In their lead editorial today, the Washington Post makes most of the points I made a few days back regarding the Army Inspector General's report on the prison detainee scandal. And they go one step further. Apparently the report itself contradicts its own conclusions. Key quote:

"In fact, no one above the rank of brigade commander was considered culpable, the inspector general candidly told the senators. "We think it ended there," said Lt. Gen. Paul T. Mikolashek.

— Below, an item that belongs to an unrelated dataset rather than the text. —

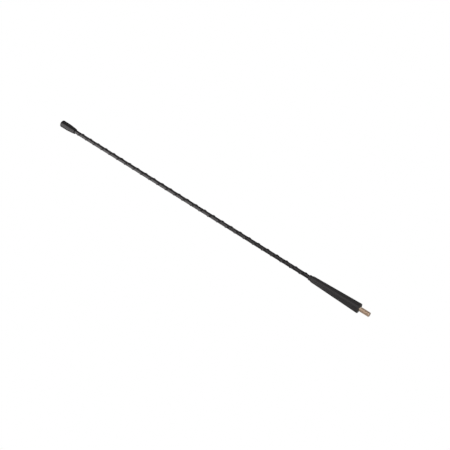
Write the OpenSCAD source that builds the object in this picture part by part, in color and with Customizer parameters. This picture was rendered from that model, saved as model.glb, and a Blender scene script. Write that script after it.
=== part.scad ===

Really? That's hard to square with the general's own report, which says that top U.S. commanders in Iraq and Afghanistan, under pressure to collect more intelligence, "published high risk [interrogation] policies that presented a significant risk of misapplication if not trained and executed carefully." Yet "not all interrogators were trained," "some inspected units were unaware of the correct command policy," and some officers "with no training in interrogation techniques began conducting their own interrogation sessions." Moreover, some of the techniques set forth by Gen. Sanchez and other senior commanders previously had been approved only for "unlawful combatants" held at Guantanamo Bay. That "appears to contradict the terms of" the Pentagon's own legal judgments, which said some interrogation methods permissible at Guantanamo could not be used in Iraq.

All this -- and yet, purportedly, there were no failures of policy, and responsibility ended at the level of a lieutenant colonel, or a reserve one-star general. The senators who rejected this whitewash were correct: It is implausible and unacceptable. If the reputation and integrity of the Army are to be restored, some other authority will need to do better."